[3D code data]
** Begin **
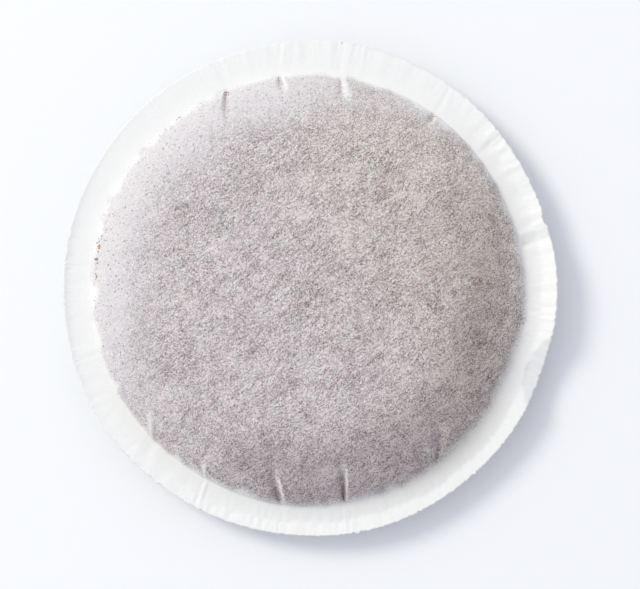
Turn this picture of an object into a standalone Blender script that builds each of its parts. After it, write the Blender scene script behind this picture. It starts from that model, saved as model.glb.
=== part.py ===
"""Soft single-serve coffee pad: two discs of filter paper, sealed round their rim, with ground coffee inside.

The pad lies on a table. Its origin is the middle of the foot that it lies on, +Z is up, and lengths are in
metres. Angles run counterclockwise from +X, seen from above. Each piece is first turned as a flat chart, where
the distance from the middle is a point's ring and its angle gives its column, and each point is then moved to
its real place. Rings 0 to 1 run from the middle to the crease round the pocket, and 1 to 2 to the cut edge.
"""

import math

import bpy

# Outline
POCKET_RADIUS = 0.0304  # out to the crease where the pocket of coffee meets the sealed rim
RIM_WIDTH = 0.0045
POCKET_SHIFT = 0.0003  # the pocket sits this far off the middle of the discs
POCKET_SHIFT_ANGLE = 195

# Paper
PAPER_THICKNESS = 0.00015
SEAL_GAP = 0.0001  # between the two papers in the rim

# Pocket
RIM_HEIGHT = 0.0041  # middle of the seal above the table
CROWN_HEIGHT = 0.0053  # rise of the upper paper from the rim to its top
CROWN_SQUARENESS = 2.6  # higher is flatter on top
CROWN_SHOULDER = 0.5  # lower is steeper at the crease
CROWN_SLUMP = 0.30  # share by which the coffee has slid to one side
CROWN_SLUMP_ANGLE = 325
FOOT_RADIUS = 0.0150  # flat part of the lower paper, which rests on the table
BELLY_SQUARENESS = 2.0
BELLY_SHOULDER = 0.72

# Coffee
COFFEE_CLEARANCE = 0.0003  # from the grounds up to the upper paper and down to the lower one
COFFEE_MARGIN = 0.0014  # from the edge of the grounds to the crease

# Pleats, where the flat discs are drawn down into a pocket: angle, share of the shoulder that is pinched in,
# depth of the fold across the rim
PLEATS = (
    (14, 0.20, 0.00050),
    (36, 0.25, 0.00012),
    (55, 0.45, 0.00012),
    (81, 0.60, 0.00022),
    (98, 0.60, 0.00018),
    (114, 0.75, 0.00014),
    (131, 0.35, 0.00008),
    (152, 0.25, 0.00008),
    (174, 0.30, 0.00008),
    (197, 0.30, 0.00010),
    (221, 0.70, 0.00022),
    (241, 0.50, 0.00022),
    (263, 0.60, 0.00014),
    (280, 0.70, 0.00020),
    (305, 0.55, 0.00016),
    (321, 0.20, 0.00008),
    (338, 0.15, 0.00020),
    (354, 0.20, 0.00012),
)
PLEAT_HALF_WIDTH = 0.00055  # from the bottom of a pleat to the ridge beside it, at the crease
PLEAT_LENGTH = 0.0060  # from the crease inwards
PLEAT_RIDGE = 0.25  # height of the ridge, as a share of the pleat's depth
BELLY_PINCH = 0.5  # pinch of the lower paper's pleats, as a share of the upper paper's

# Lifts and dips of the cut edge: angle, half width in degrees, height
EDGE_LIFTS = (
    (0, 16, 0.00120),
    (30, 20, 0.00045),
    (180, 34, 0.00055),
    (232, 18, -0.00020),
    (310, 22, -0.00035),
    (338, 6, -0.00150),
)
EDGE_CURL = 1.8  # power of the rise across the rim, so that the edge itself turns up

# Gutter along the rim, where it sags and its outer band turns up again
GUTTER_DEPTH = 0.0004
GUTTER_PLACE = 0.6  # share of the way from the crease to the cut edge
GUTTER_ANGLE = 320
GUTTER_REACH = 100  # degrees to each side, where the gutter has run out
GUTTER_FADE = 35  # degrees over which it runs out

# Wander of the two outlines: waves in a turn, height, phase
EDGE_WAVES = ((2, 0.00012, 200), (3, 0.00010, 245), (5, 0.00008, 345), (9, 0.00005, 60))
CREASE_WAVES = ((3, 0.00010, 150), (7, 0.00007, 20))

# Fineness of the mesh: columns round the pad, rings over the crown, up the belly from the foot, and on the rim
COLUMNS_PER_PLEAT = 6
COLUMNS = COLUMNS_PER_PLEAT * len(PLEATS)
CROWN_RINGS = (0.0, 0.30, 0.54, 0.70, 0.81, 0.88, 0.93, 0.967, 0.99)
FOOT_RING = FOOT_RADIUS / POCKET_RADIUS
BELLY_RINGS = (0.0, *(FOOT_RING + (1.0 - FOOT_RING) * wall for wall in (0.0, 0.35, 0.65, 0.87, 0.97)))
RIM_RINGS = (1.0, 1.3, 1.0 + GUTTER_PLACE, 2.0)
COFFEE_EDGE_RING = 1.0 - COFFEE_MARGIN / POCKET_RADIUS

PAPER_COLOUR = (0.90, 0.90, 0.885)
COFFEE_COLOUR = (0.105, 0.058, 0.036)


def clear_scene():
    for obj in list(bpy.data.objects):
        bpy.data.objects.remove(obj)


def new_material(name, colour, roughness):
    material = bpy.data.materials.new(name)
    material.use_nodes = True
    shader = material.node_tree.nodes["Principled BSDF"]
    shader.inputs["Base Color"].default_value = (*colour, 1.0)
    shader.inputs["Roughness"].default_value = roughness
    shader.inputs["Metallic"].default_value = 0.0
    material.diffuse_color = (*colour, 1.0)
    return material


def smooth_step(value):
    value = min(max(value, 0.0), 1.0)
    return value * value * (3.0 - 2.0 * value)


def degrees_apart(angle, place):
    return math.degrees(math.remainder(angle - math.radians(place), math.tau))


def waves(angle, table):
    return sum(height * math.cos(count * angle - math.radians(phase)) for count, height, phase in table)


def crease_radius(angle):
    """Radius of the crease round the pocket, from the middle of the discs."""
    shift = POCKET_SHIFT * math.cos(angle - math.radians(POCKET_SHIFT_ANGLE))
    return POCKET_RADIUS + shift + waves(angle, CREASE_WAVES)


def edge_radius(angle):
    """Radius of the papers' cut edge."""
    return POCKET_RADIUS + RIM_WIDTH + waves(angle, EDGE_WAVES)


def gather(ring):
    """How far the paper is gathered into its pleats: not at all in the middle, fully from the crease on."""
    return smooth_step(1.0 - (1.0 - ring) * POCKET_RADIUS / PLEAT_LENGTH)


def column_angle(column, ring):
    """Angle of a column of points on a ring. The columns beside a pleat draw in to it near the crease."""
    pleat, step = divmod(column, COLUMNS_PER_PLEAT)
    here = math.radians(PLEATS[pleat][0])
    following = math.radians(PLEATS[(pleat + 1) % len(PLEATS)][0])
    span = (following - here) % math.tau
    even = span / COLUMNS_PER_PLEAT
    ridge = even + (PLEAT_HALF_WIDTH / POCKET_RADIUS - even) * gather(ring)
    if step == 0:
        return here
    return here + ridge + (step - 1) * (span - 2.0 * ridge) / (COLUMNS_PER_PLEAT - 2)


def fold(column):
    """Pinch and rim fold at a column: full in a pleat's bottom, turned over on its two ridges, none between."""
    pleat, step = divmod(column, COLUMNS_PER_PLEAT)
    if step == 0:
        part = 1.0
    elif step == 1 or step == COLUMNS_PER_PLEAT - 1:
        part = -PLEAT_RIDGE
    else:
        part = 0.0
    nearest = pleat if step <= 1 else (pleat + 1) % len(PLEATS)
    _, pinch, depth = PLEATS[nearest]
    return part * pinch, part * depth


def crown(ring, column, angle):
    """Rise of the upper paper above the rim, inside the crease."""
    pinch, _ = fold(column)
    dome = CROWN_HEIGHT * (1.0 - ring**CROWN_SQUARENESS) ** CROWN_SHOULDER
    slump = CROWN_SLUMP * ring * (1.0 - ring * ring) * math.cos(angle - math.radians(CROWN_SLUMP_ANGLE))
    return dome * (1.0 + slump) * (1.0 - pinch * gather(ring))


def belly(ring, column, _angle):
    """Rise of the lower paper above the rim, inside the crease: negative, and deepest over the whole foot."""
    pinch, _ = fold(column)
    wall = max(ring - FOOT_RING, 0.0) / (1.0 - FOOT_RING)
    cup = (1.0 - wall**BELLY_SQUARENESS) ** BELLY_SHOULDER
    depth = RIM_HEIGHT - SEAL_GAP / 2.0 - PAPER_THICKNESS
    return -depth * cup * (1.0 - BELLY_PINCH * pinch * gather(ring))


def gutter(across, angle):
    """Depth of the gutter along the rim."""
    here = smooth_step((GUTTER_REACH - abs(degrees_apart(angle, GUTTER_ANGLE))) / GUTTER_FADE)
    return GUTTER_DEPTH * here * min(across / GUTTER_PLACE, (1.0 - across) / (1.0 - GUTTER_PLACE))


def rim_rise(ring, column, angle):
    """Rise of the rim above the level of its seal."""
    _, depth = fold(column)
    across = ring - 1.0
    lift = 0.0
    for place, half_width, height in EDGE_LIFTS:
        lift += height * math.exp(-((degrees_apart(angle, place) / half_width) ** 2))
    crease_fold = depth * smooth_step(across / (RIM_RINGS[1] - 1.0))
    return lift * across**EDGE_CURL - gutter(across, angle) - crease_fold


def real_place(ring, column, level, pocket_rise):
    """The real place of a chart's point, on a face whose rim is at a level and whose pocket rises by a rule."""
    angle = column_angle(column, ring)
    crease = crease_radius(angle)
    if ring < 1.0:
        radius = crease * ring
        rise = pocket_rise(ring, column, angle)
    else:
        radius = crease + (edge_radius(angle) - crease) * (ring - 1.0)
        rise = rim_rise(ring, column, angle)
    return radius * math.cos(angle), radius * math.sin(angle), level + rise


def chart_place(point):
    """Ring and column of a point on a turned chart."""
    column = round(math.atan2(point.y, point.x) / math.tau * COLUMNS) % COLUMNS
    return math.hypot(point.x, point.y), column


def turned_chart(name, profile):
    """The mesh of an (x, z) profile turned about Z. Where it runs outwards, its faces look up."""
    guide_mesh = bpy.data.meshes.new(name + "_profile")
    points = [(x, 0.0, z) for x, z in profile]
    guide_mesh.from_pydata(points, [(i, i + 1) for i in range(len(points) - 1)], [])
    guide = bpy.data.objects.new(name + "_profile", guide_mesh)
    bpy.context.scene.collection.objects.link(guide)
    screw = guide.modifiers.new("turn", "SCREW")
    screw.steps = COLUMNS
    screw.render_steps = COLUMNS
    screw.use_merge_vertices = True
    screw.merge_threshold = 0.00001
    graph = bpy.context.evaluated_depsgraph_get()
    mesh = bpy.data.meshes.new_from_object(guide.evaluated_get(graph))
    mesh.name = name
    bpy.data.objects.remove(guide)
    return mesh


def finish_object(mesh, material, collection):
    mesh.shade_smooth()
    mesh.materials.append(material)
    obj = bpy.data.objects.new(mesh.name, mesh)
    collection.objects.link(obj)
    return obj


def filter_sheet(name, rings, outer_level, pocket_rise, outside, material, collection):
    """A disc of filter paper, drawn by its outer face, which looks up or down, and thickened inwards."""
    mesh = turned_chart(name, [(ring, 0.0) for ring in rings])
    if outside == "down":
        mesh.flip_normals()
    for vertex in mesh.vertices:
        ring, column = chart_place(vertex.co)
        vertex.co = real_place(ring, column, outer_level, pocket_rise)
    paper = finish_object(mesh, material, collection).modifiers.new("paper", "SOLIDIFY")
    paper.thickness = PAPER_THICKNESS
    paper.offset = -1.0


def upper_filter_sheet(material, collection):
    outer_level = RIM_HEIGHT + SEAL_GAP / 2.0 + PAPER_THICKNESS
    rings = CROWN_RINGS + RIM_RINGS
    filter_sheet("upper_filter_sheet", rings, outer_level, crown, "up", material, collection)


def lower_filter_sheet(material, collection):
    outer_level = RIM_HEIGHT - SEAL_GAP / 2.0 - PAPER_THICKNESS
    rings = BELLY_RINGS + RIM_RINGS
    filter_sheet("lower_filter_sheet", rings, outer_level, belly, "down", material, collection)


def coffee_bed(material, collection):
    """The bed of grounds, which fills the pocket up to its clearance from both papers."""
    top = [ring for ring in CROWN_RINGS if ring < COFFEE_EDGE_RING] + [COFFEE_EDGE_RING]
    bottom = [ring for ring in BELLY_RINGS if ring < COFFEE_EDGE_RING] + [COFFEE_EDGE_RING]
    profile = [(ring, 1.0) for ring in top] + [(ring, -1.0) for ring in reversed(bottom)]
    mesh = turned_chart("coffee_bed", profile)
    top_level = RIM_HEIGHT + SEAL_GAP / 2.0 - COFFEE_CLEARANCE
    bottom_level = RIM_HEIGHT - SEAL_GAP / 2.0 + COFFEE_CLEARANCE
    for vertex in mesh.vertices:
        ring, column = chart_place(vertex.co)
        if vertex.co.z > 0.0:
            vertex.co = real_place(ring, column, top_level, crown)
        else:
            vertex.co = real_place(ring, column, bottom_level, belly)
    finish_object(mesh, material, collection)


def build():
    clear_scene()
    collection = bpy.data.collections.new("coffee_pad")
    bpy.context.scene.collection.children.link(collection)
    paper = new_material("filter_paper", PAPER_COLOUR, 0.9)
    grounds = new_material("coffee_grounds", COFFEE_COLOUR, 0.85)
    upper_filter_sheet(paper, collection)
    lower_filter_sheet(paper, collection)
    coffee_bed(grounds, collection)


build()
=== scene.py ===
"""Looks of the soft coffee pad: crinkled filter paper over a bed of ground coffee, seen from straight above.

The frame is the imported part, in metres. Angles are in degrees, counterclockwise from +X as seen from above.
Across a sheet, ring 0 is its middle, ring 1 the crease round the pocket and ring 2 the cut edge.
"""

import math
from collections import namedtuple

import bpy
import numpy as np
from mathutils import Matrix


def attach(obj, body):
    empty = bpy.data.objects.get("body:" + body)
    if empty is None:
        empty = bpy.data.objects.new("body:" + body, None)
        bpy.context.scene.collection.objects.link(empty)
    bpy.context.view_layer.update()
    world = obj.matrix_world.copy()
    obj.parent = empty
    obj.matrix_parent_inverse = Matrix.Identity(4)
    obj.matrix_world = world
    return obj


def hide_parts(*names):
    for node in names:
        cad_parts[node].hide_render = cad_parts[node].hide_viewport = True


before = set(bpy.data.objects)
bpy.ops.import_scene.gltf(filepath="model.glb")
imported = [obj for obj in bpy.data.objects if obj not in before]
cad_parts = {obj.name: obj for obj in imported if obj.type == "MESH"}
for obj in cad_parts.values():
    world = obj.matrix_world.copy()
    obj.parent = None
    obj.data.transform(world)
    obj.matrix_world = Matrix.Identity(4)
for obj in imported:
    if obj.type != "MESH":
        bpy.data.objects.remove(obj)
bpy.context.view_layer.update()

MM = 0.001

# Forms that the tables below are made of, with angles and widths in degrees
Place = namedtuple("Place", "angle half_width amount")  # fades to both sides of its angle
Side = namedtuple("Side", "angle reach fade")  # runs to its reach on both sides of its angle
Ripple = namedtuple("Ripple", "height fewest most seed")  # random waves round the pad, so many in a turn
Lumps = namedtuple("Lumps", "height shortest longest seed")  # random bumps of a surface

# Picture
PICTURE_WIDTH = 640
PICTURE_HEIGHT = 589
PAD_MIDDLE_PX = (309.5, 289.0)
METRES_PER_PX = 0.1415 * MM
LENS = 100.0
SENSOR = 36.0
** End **
** Begin **
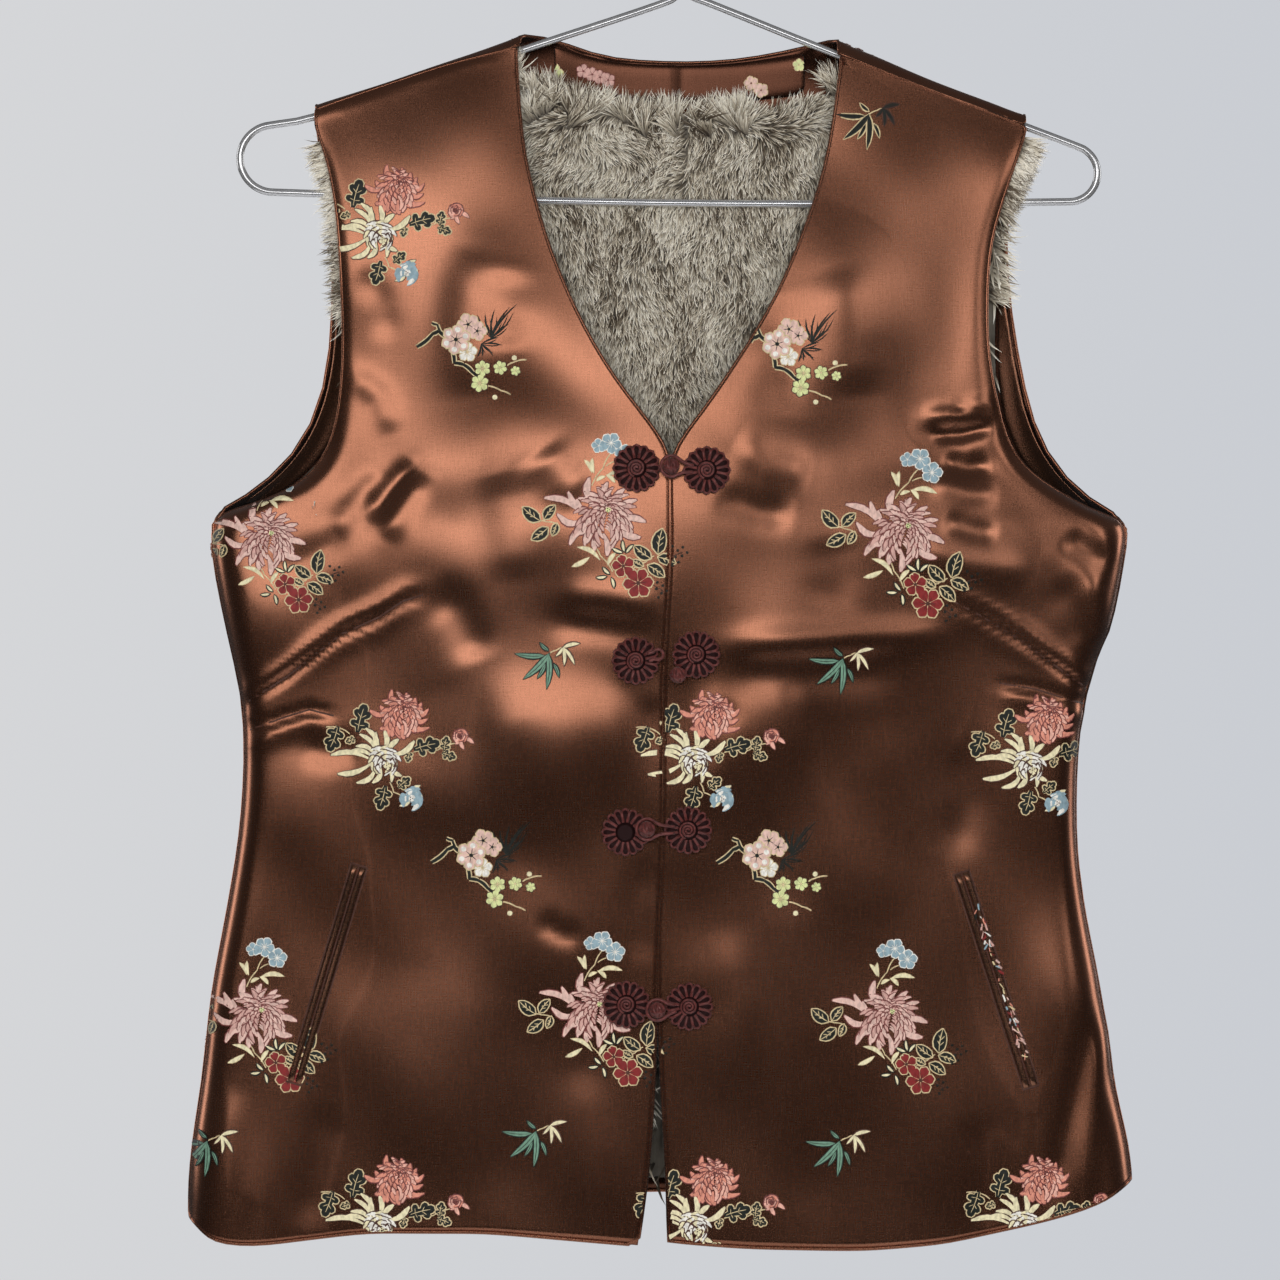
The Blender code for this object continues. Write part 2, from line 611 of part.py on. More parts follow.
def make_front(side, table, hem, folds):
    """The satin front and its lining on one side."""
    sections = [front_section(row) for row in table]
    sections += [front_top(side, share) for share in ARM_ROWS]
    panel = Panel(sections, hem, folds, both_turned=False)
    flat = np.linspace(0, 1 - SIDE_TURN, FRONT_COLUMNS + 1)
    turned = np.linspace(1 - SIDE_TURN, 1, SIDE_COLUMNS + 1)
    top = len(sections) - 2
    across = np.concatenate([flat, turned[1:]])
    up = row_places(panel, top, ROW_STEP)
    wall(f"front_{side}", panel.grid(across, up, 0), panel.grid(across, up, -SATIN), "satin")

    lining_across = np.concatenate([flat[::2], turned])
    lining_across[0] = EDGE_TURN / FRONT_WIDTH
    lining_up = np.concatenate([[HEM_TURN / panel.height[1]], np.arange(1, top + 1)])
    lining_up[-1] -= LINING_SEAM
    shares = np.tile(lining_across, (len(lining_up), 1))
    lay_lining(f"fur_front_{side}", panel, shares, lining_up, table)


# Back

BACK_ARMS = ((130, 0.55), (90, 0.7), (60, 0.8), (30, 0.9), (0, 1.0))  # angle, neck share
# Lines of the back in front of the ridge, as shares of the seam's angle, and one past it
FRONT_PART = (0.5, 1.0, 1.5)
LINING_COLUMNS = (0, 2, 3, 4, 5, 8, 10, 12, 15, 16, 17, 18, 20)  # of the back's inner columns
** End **
Set problem
Starting at the line that contains "bpy.context.scene.collection.children.link(collection)" and stopping at the line that contains "obj.parent = empty", transcribe the lines exactly; both boundary lines are to be included.

The response
    bpy.context.scene.collection.children.link(collection)
    paper = new_material("filter_paper", PAPER_COLOUR, 0.9)
    grounds = new_material("coffee_grounds", COFFEE_COLOUR, 0.85)
    upper_filter_sheet(paper, collection)
    lower_filter_sheet(paper, collection)
    coffee_bed(grounds, collection)


build()
=== scene.py ===
"""Looks of the soft coffee pad: crinkled filter paper over a bed of ground coffee, seen from straight above.

The frame is the imported part, in metres. Angles are in degrees, counterclockwise from +X as seen from above.
Across a sheet, ring 0 is its middle, ring 1 the crease round the pocket and ring 2 the cut edge.
"""

import math
from collections import namedtuple

import bpy
import numpy as np
from mathutils import Matrix


def attach(obj, body):
    empty = bpy.data.objects.get("body:" + body)
    if empty is None:
        empty = bpy.data.objects.new("body:" + body, None)
        bpy.context.scene.collection.objects.link(empty)
    bpy.context.view_layer.update()
    world = obj.matrix_world.copy()
    obj.parent = empty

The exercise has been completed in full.